WHAT IS BEING ASKED:
The answer is one number: how many lines in the data below hold "each".
# # # # #
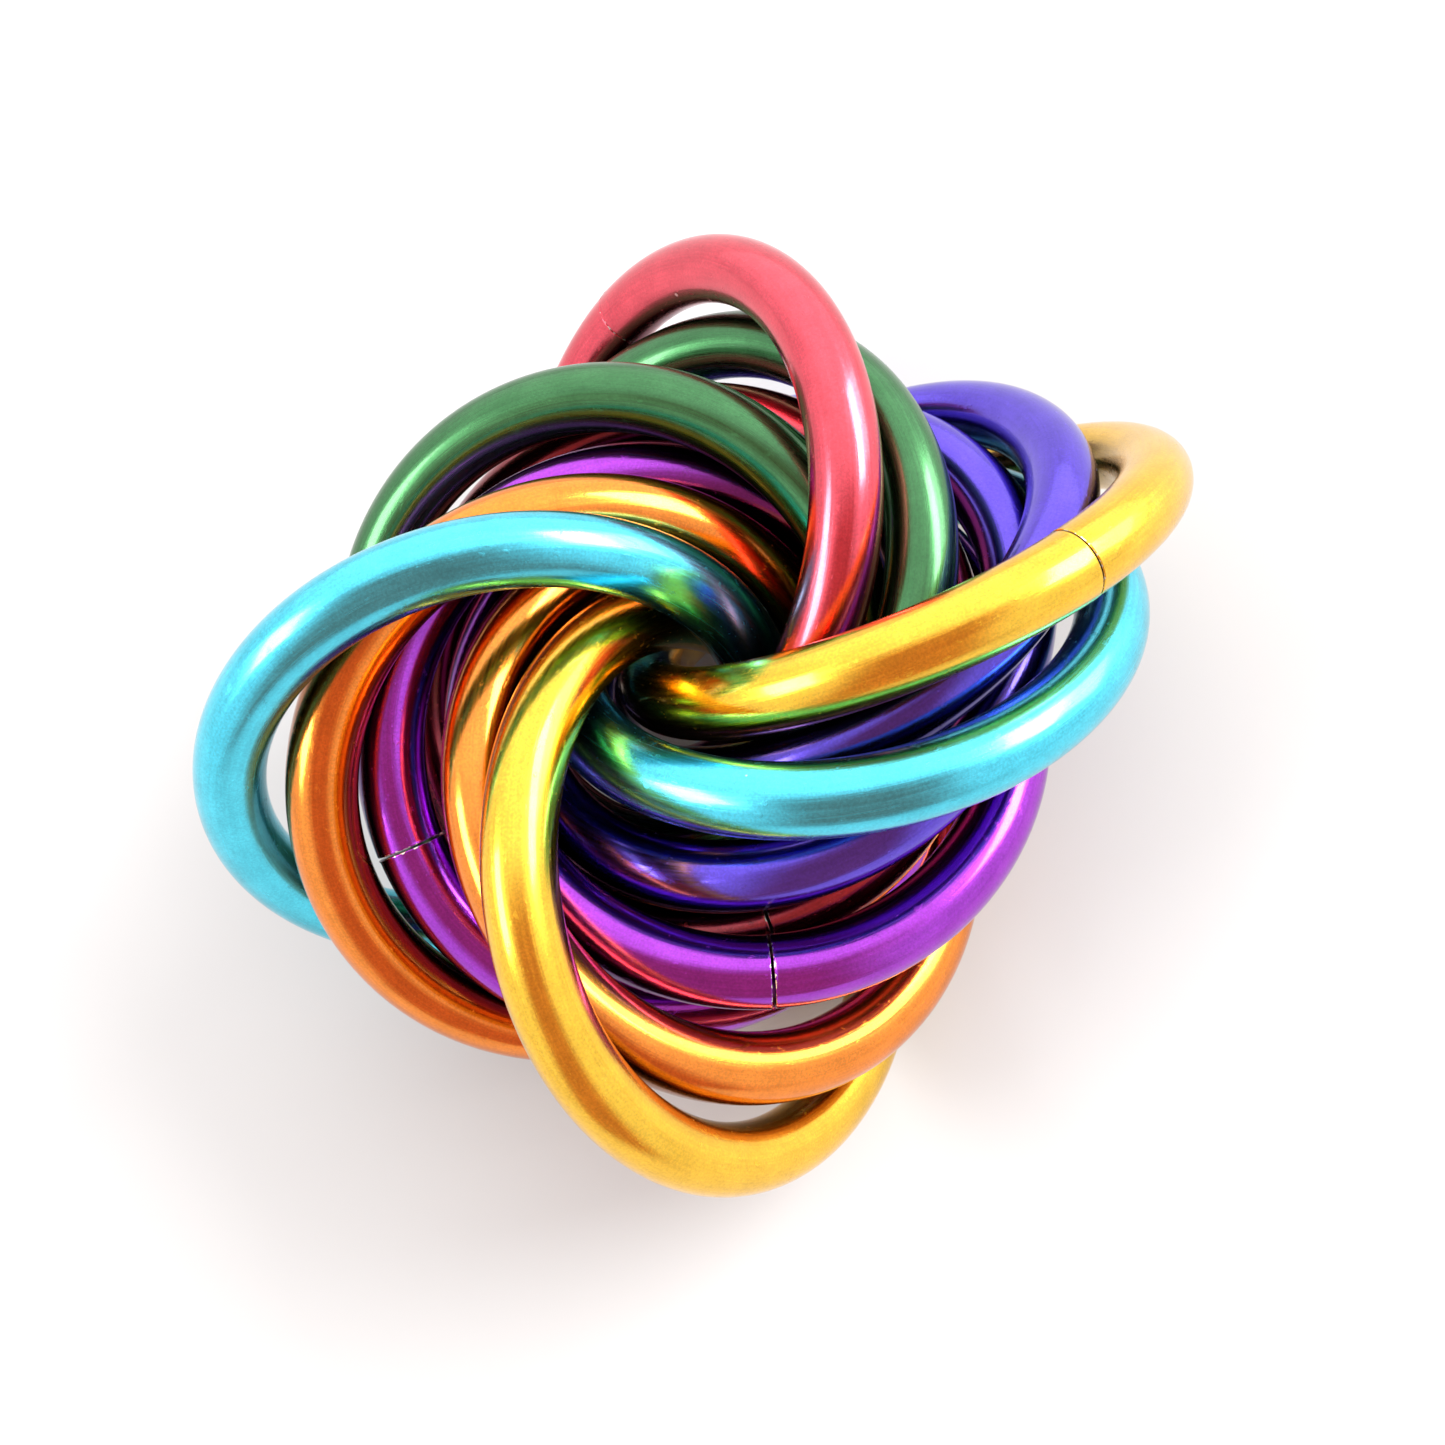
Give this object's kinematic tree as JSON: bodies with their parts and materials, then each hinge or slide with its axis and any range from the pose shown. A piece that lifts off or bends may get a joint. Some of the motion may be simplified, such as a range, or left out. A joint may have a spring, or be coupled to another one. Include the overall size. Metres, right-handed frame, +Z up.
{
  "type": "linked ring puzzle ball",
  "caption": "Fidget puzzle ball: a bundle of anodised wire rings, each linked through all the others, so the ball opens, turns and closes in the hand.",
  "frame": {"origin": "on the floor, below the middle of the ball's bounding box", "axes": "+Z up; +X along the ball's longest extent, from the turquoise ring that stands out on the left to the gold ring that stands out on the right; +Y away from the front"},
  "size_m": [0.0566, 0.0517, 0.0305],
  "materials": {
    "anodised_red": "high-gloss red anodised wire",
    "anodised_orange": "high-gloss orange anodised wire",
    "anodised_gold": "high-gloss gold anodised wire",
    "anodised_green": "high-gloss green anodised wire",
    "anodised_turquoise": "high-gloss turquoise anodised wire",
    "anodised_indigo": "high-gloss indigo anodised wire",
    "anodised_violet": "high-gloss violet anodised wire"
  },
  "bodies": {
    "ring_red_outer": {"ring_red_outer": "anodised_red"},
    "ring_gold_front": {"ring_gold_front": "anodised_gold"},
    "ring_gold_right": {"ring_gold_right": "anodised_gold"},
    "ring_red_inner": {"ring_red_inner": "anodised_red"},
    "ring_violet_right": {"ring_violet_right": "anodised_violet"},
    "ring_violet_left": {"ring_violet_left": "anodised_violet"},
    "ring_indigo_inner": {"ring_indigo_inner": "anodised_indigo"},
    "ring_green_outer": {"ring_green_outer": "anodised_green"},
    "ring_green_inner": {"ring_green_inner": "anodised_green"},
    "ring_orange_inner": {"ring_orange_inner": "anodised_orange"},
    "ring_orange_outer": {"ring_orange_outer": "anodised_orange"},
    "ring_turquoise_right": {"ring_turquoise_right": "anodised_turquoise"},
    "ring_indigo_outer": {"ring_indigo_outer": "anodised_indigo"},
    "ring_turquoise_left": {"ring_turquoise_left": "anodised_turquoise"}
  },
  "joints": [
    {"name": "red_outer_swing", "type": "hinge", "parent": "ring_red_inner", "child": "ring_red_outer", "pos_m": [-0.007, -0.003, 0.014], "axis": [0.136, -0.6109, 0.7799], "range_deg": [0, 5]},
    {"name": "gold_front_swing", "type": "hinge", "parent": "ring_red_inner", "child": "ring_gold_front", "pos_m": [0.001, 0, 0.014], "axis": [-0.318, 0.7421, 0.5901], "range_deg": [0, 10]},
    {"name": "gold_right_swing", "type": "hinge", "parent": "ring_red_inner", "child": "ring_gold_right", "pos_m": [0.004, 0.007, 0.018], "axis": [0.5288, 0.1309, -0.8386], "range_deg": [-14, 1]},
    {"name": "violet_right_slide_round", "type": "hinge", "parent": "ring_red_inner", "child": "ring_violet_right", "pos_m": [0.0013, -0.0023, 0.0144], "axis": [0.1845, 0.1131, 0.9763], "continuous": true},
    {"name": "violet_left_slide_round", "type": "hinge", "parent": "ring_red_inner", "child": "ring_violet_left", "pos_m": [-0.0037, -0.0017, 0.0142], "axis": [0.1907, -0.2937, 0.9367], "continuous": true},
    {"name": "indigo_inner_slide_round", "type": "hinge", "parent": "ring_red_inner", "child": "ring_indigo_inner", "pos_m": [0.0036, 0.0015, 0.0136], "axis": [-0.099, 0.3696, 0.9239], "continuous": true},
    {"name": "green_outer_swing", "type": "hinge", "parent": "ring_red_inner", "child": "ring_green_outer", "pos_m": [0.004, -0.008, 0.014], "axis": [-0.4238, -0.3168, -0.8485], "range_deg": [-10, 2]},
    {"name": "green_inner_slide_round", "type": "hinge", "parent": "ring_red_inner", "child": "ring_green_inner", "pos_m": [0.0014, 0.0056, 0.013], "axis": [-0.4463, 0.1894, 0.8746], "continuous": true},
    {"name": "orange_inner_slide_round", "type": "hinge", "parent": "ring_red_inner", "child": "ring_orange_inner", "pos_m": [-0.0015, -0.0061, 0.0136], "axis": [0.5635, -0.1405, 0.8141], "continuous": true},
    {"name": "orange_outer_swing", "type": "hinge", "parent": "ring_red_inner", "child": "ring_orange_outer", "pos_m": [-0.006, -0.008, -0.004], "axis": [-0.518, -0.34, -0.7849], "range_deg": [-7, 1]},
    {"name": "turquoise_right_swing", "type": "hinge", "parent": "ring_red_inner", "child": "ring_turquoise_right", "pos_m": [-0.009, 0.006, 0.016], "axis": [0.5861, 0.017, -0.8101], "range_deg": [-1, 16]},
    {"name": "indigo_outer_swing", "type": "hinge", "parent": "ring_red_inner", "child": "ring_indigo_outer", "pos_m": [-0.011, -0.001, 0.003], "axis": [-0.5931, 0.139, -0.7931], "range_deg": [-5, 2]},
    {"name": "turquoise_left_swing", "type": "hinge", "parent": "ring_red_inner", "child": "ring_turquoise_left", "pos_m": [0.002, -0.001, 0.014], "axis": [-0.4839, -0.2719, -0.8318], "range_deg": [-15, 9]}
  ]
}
# # # # #
ANSWER TO THE TASK:
2